PROBLEM REQUIREMENTS: From the first line of the data below, copy each line up to the one containing "return np.stack([np.interp(where, lengths, route[:, i])", and include that line too.

PROVIDED DATA:
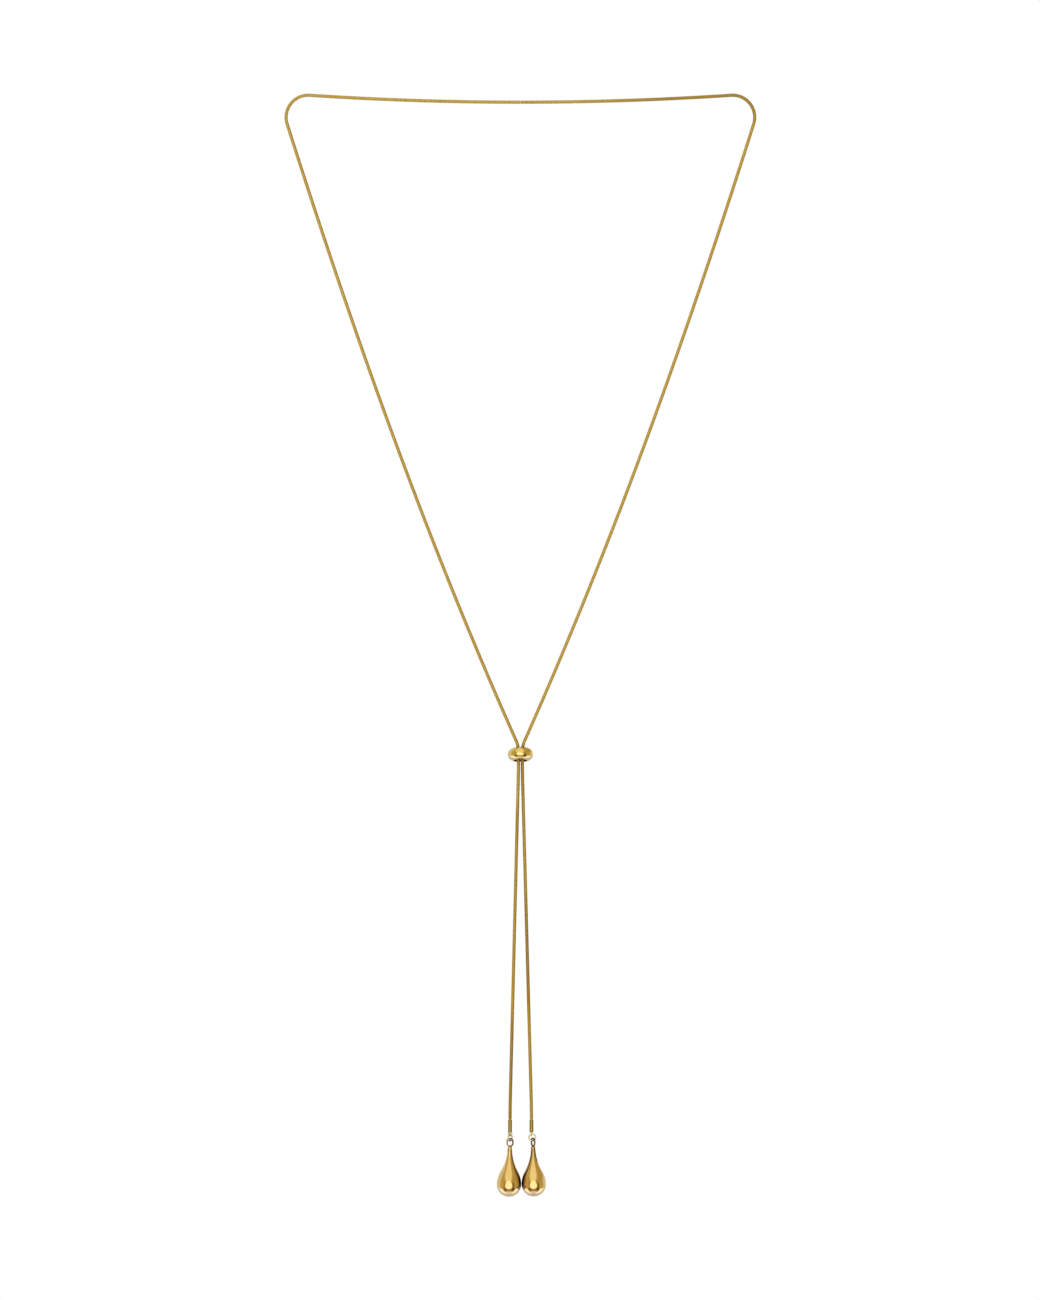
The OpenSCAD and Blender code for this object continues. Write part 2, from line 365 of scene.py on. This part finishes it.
def chain_links(route, start, end):
    """Links from one length along the route to another, each in the middle of its pitch."""
    steps = np.diff(route, axis=0)
    lengths = np.concatenate([[0], np.cumsum(np.hypot(steps[:, 0], steps[:, 1]))])
    places = (np.arange(round(start / LINK_PITCH), round(end / LINK_PITCH)) + 0.5) * LINK_PITCH
    places = places[places < lengths[-1] - LINK_REACH]

    def at(where):
        """Points of the route at lengths along it."""
        return np.stack([np.interp(where, lengths, route[:, i]) for i in (0, 1)], axis=1)

    mid = at(places)
    way = at(places + LINK_LOOK) - at(places - LINK_LOOK)
    way /= np.linalg.norm(way, axis=1, keepdims=True)
    angles = np.arange(LINK_SIDES) * 2 * math.pi / LINK_SIDES
    profile = np.array(LINK_PROFILE)
    rng = np.random.default_rng(7)
    jitter = rng.normal(0, 1, (len(places), 2))
    # Arrays over link, place in the profile, and side
    turn = LINK_TWIST * places[:, None, None]
    wave = LINK_WAVE * np.cos(2 * angles[None, None, :] + 2 * turn)
    along = profile[None, :, 0, None] + wave + LINK_JITTER * jitter[:, 0, None, None]
    radius = profile[None, :, 1, None] * (1 + LINK_JITTER * jitter[:, 1, None, None])
    # The links at the tail's end are pressed in, to fit their cap
    pressed = mid[:, 1] < CRIMP_Z + LINK_REACH
    radius = radius * np.where(pressed, 1 - CRIMP / CHAIN_R, 1.0)[:, None, None]
    out = radius * np.cos(angles)[None, None, :]
    depth = radius * np.sin(angles)[None, None, :]
    nx, nz = -way[:, 1, None, None], way[:, 0, None, None]
    x = mid[:, 0, None, None] + along * way[:, 0, None, None] + out * nx
    z = mid[:, 1, None, None] + along * way[:, 1, None, None] + out * nz
    points = np.stack([x, depth, z], axis=-1).reshape(-1, 3)
    rows, sides = len(profile), LINK_SIDES
    one = []
    for i in range(rows):
        j = (i + 1) % rows
        for k in range(sides):
            n = (k + 1) % sides
            one.append([i * sides + k, i * sides + n, j * sides + n, j * sides + k])
    one = np.array(one)
    faces = (one[None] + (np.arange(len(places)) * rows * sides)[:, None, None]).reshape(-1, 4)
    shade = np.tile(np.repeat(profile[:, 2], sides), len(places))
    return points, faces, shade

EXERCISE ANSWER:
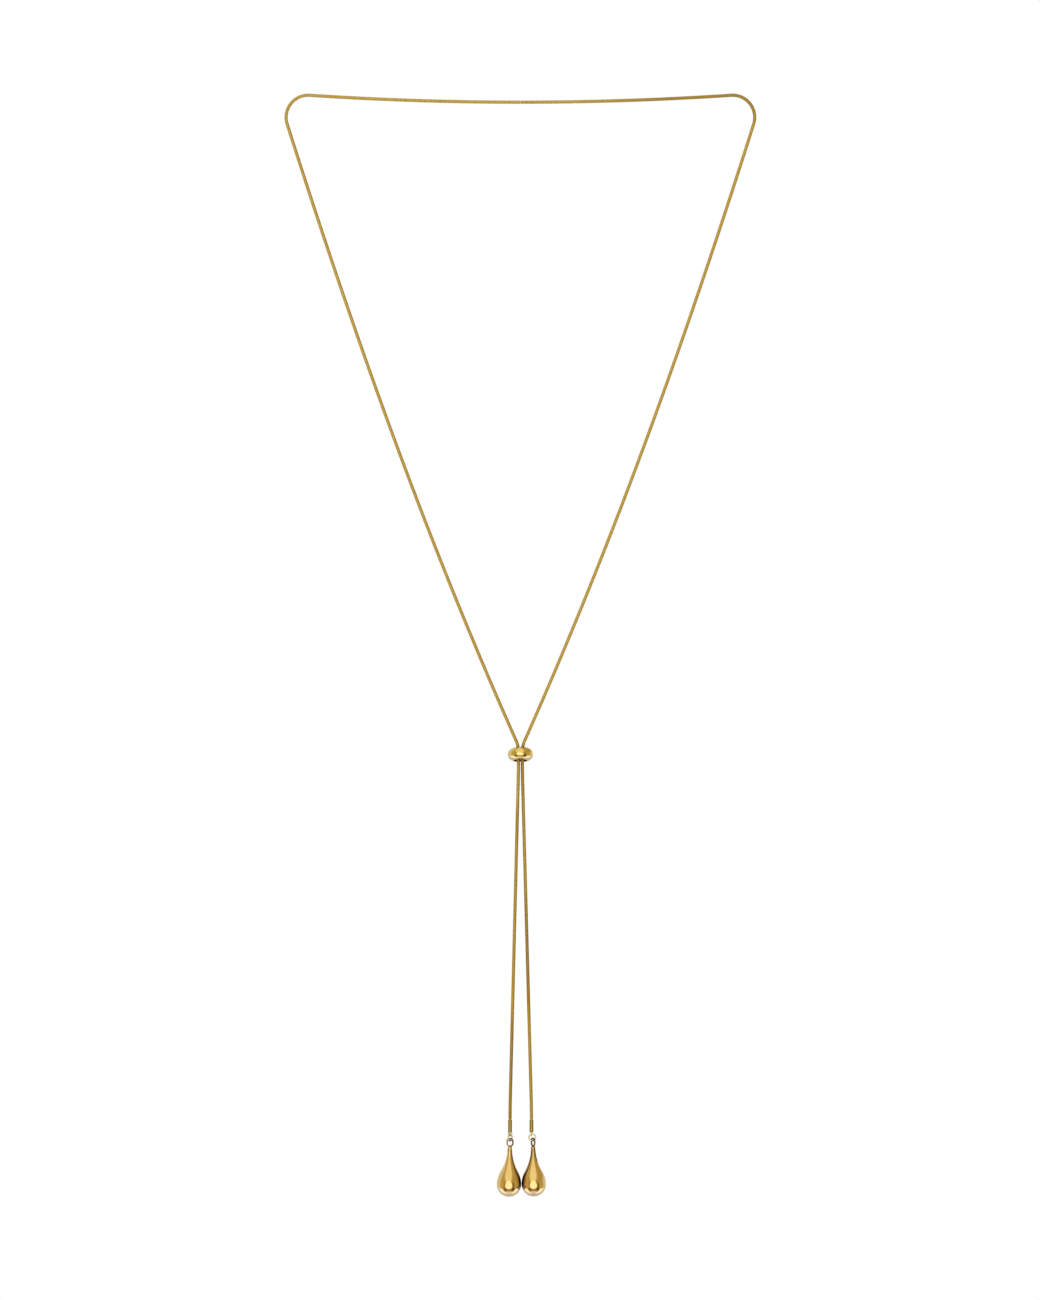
The OpenSCAD and Blender code for this object continues. Write part 2, from line 365 of scene.py on. This part finishes it.
def chain_links(route, start, end):
    """Links from one length along the route to another, each in the middle of its pitch."""
    steps = np.diff(route, axis=0)
    lengths = np.concatenate([[0], np.cumsum(np.hypot(steps[:, 0], steps[:, 1]))])
    places = (np.arange(round(start / LINK_PITCH), round(end / LINK_PITCH)) + 0.5) * LINK_PITCH
    places = places[places < lengths[-1] - LINK_REACH]

    def at(where):
        """Points of the route at lengths along it."""
        return np.stack([np.interp(where, lengths, route[:, i]) for i in (0, 1)], axis=1)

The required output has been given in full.